Forse per questo motivo non molto tempo fa si è cominciato a parlare, prima delle elezioni, della famosa “forchetta”.

 

Altro esempio: i sondaggi. Vanno di gran moda, e solitamente sono poco dispendiosi. «Cosa ne pensate del candidato A? Chi preferite tra A e B? Date un giudizio sulla pulizia della vostra città. Quanto spendete alla settimana per fare sport?».

Il buon senso ci suggerisce subito che una cosa sarà fare un sondaggio via Rete, un’altra farlo via telefono nei pomeriggi, altro ancora farlo dal vivo in una piazza. Nel primo caso risponderanno persone che utilizzano spesso la Rete, nel secondo caso risponderanno prevalentemente anziani e ragazzi che fanno i compiti. Attenzione allora a chiederci sempre (e le statistiche serie lo fanno) a chi ci si è rivolti, o, come si dice, da chi è composto il campione.
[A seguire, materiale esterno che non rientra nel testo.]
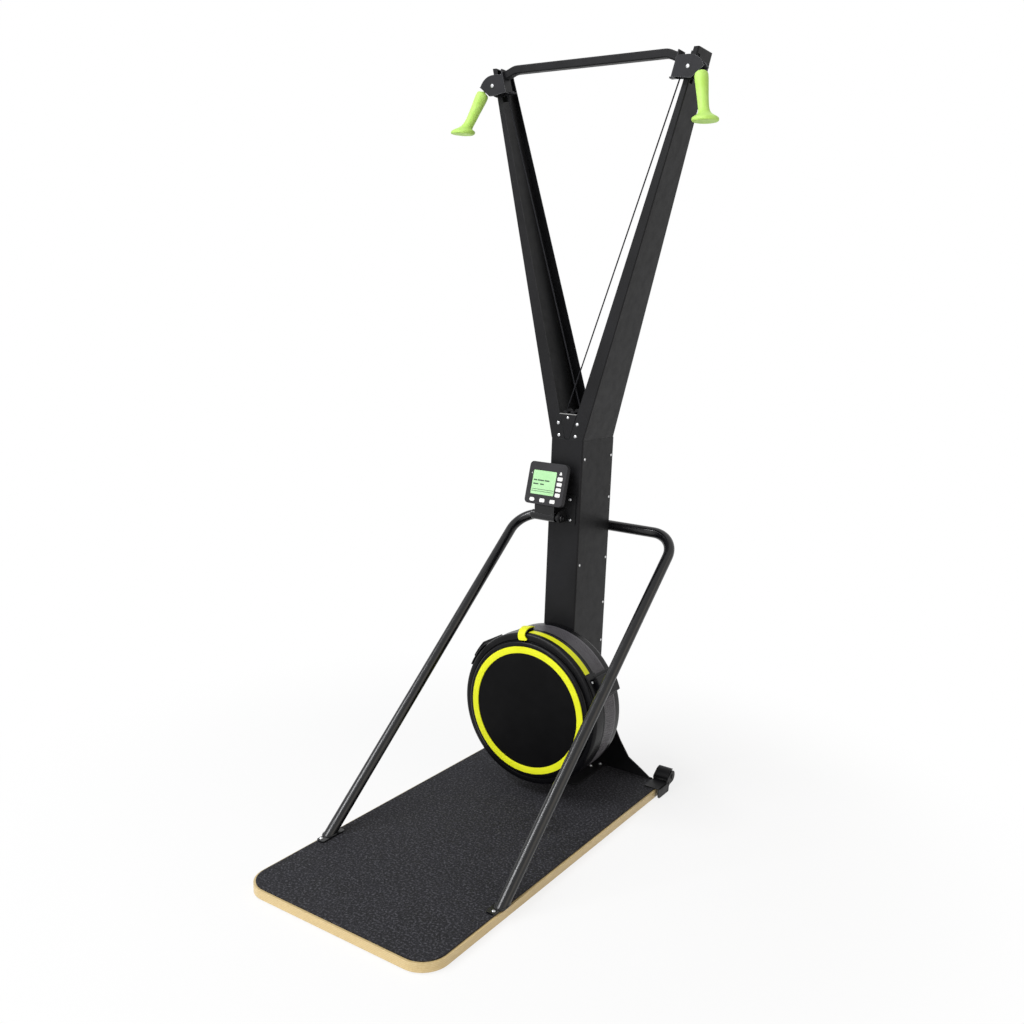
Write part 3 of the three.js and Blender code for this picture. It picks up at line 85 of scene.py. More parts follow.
def roundedBox(x0, y0, x1, y1, radius, steps=6):
    return roundedCorners([(x0, y0, radius), (x1, y0, radius), (x1, y1, radius), (x0, y1, radius)], steps)


def arcPoints(radius, start, end, step):
    count = max(2, math.ceil(abs(end - start) / step))
    angles = [math.radians(start + (end - start) * k / count) for k in range(count + 1)]
    return [(radius * math.cos(a), radius * math.sin(a)) for a in angles]


def arcOutline(inner, outer, start, end, step=1.5):
    return arcPoints(outer, start, end, step) + arcPoints(inner, end, start, step)


# Where the two coordinates of an outline and its thickness go
planes = {
    "XY": lambda a, b, t: (a, b, t),
    "XZ": lambda a, b, t: (a, t, b),
    "YZ": lambda a, b, t: (t, a, b),
}


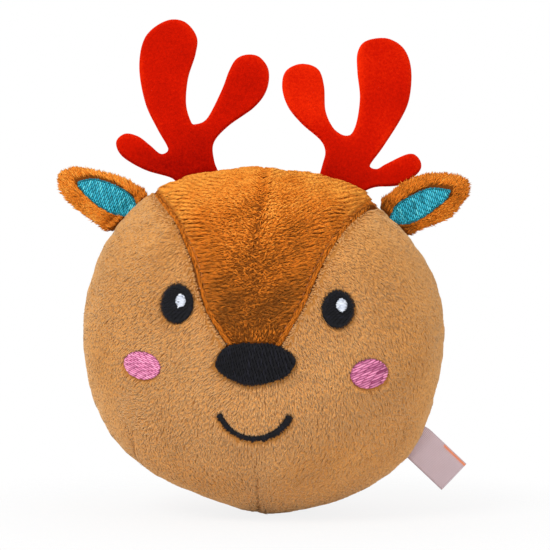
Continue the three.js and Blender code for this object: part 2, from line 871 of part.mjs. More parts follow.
const fill = fillSpace(clearance);
const stuffing = fill.subtract(squeakerRoom).subtract(channel(channelRadius, 0));
const plug = fill.intersect(channel(channelRadius - clearance, plugFoot)).subtract(squeakerRoom);
addMesh(ball, "stuffing", stuffing, fabricMaterial(colours.fibre));
addMesh(ball, "stuffing_plug", plug, fabricMaterial(colours.fibre));

// Antlers
for (const [side, pairs] of [["left", leftAntlerOutline], ["right", rightAntlerOutline]]) {
  const seat = antlerSeats[side];
  const felt = fabricMaterial(colours.redFelt);
  addMesh(seat.swinging, side + "_antler", antlerSolid(pairs, seat), felt);
  addMesh(seat.group, side + "_antler_tab", tabSolid(seat, tabThickness), felt);
  ball.add(seat.group);
}

// Ears: the two leaves, and the patch sunk into the front one
const earFront = -earThickness / 2;
const abovePatchFoot = blockBetween(-beyond, beyond, -beyond, beyond, patchAboveHinge, beyond);
const hollowFoot = patchAboveHinge - clearance;
const aboveHollowFoot = blockBetween(-beyond, beyond, -beyond, beyond, hollowFoot, beyond);
const earSides = [
  ["left", leftEarOutline, leftPatchOutline],
  ["right", rightEarOutline, rightPatchOutline],
];
for (const [side, pairs, patchPairs] of earSides) {
  const seat = earSeats[side];
  const whole = earSolid(pairs, seat);
  const outline = closedSpline(fromHinge(patchPairs, seat));
  const patch = prism(outline, earFront - embroideryProud, earFront + embroiderySunk);
  const hollow = prism(grown(outline, clearance), -beyond, earFront + embroiderySunk + clearance);
  const frontHalf = blockBetween(-beyond, beyond, -beyond, -clearance / 2, -beyond, beyond);
  const backHalf = blockBetween(-beyond, beyond, clearance / 2, beyond, -beyond, beyond);
  const frontLeaf = whole.intersect(frontHalf).subtract(hollow.intersect(aboveHollowFoot));
  const pile = fabricMaterial(colours.earPile);
  addMesh(seat.swinging, side + "_ear_front", frontLeaf, pile);
  addMesh(seat.swinging, side + "_ear_back", whole.intersect(backHalf), pile);
  const shown = patch.intersect(abovePatchFoot);
  addMesh(seat.swinging, side + "_ear_embroidery", shown, threadMaterial(colours.tealThread));
  addMesh(seat.group, side + "_ear_tab", tabSolid(seat, tabThickness), pile);
  ball.add(seat.group);
}

// Ribbon loop: one ribbon folded back on itself, leaning along the seam
function ribbonLoop() {
  const outerRadius = loopThickness / 2;
  const innerRadius = loopInside / 2;
  const foldCentre = loopLength - ribbonSeat.hingeHeight - outerRadius;
  const foot = -ribbonWidth;
  const shape = new THREE.Shape();
  shape.moveTo(-outerRadius, foot);
  shape.lineTo(-innerRadius, foot);
  shape.lineTo(-innerRadius, foldCentre);
  shape.absarc(0, foldCentre, innerRadius, Math.PI, 0, true);
  shape.lineTo(innerRadius, foot);
  shape.lineTo(outerRadius, foot);
  shape.lineTo(outerRadius, foldCentre);
  shape.absarc(0, foldCentre, outerRadius, 0, Math.PI, false);
  const options = { depth: ribbonWidth, bevelEnabled: false, curveSegments: foldSteps };
  const geometry = new THREE.ExtrudeGeometry(shape, options);
  geometry.translate(0, 0, -ribbonWidth / 2).rotateX(Math.PI / 2).rotateZ(Math.PI / 2);
  geometry.rotateY(THREE.MathUtils.degToRad(loopLean));
  return solidOf(geometry);
}

const loop = ribbonLoop().intersect(aboveHinge(loopThickness));
const ribbonTab = tabSolid(ribbonSeat, ribbonTabThickness);
addMesh(ribbonSeat.swinging, "ribbon_loop", loop, threadMaterial(colours.satin));
addMesh(ribbonSeat.group, "ribbon_tab", ribbonTab, threadMaterial(colours.satin));
ball.add(ribbonSeat.group);

export default model;
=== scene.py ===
import math

import bpy
import numpy as np
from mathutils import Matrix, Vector


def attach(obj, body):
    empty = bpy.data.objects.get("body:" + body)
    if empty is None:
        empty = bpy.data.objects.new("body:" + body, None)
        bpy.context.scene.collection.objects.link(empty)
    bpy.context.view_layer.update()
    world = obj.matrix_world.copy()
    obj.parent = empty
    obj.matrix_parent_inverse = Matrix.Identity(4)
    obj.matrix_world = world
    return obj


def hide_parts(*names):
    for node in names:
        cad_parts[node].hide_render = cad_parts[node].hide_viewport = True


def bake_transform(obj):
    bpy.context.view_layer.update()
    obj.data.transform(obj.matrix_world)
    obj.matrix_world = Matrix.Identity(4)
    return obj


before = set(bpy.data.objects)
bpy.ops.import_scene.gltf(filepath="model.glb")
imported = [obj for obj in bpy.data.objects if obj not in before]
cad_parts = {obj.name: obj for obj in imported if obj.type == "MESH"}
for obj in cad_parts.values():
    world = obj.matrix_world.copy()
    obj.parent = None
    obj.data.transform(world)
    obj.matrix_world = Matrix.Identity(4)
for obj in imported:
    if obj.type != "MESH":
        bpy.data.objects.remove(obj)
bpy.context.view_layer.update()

# Shapes are worked out in millimetres from the ball's centre, with +X to the viewer's right, +Z up
# and the face towards -Y. Left and right in the names are the viewer's.

# The ball, as the construction has it
HALF_WIDTH = 74.7
HALF_DEPTH = 66
HEIGHT_ABOVE = 70.6
HEIGHT_BELOW = 72.9
PRESSED_FLAT = 0.5
CENTRE_HEIGHT = HEIGHT_BELOW - PRESSED_FLAT

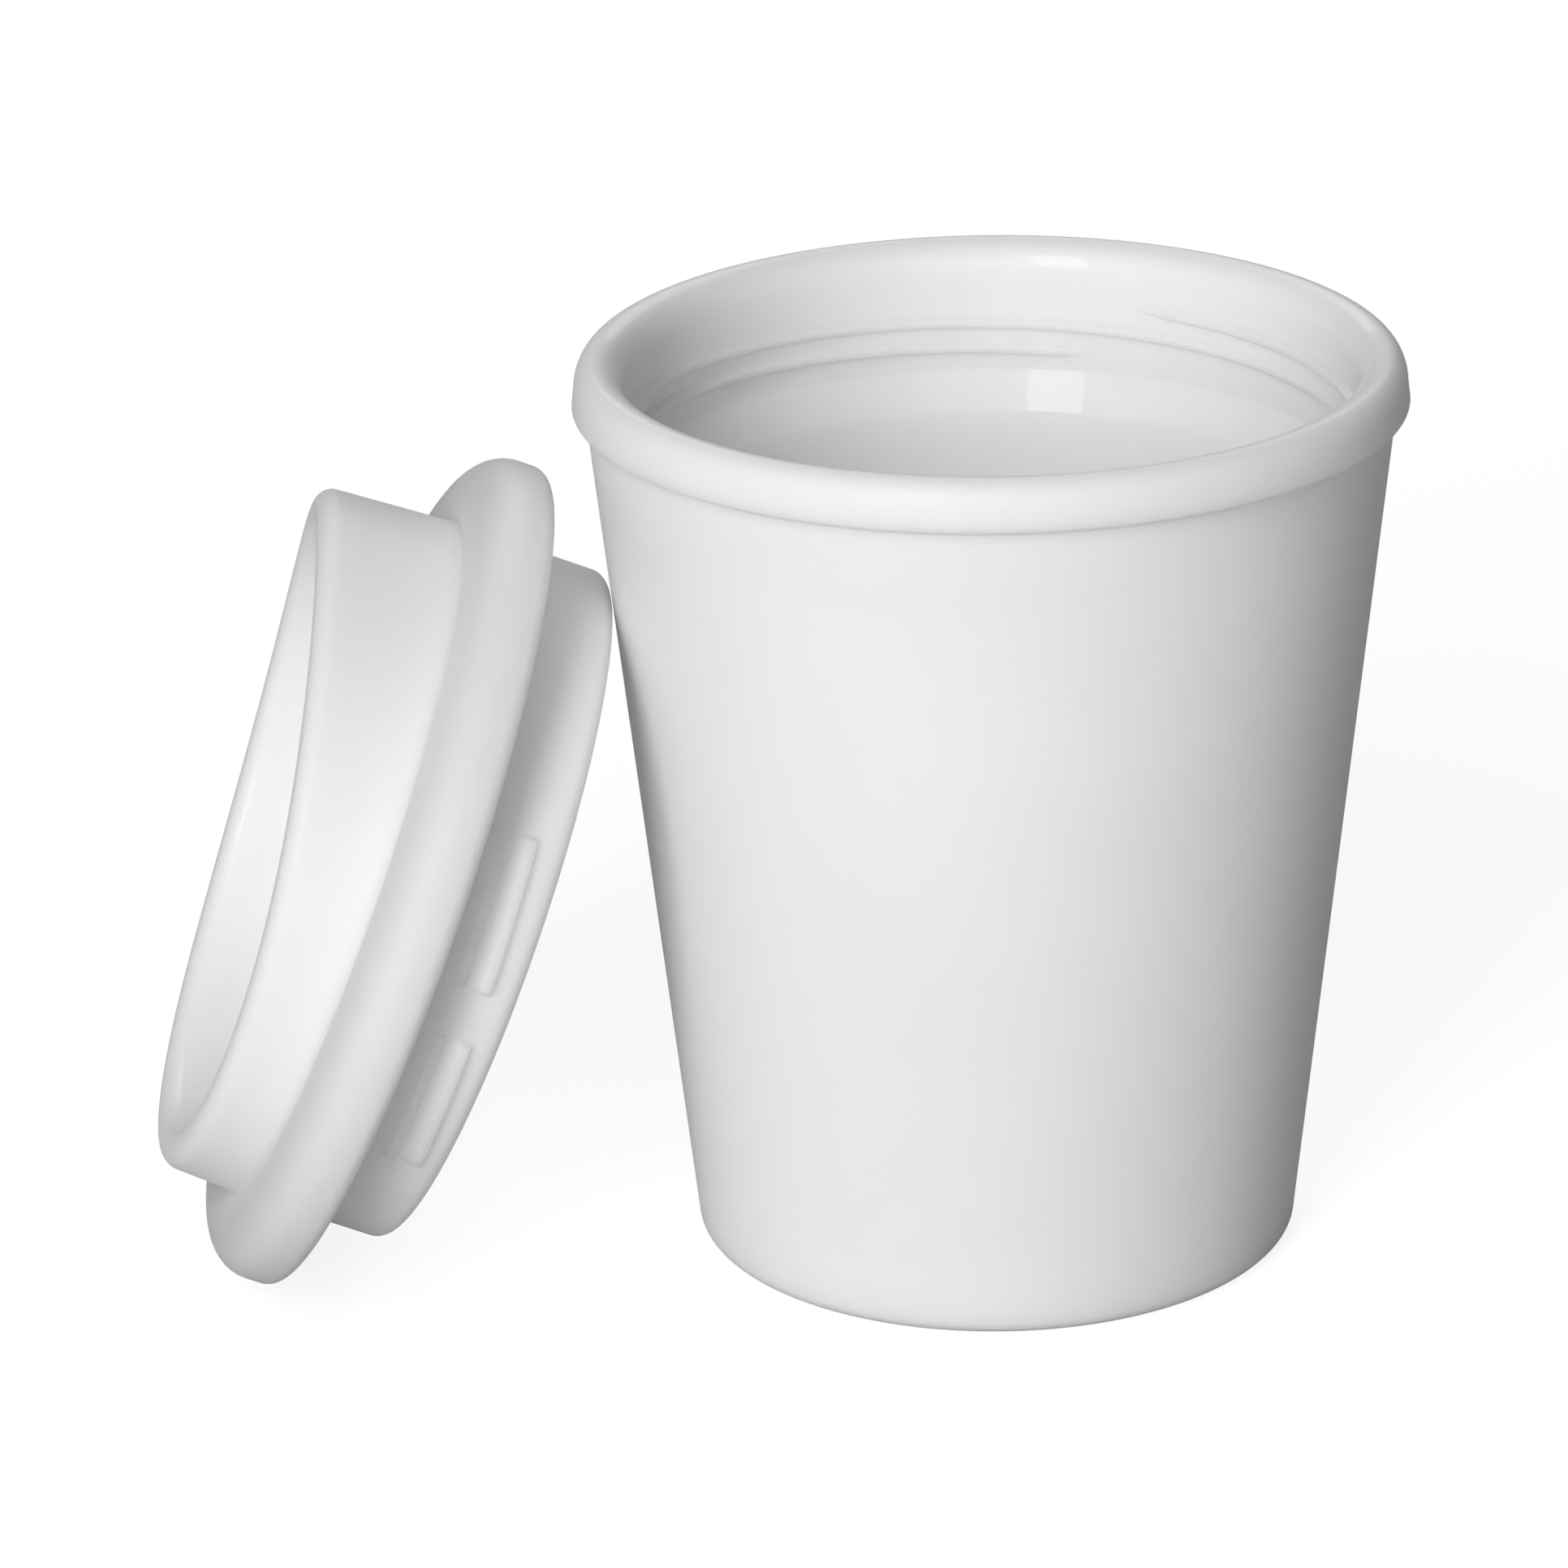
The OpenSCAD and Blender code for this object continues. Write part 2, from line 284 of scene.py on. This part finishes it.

Piccoli accorgimenti, ma utili e necessari per fare bene il nostro mestiere di cittadini informati e consapevoli. Usare la testa e ragionare, quindi, anche davanti ad una qualsiasi statistica.

 

La statistica curiosa

«Sai ched’è la statistica? È na’ cosa/ che serve pe fà un conto in generale/ de la gente che nasce, che sta male,/ che more, che va in carcere e che spósa./

«Ma pè me la statistica curiosa/ è dove c’entra la percentuale,/ pè via che, lì, la media è sempre eguale/ puro co’ la persona bisognosa./

«Me spiego: da li conti che se fanno/ seconno le statistiche d’adesso/ risurta che te tocca un pollo all’anno:/ e, se nun entra nelle spese tue,/ t’entra ne la statistica lo stesso/ perch’è c’è un antro che ne magna due».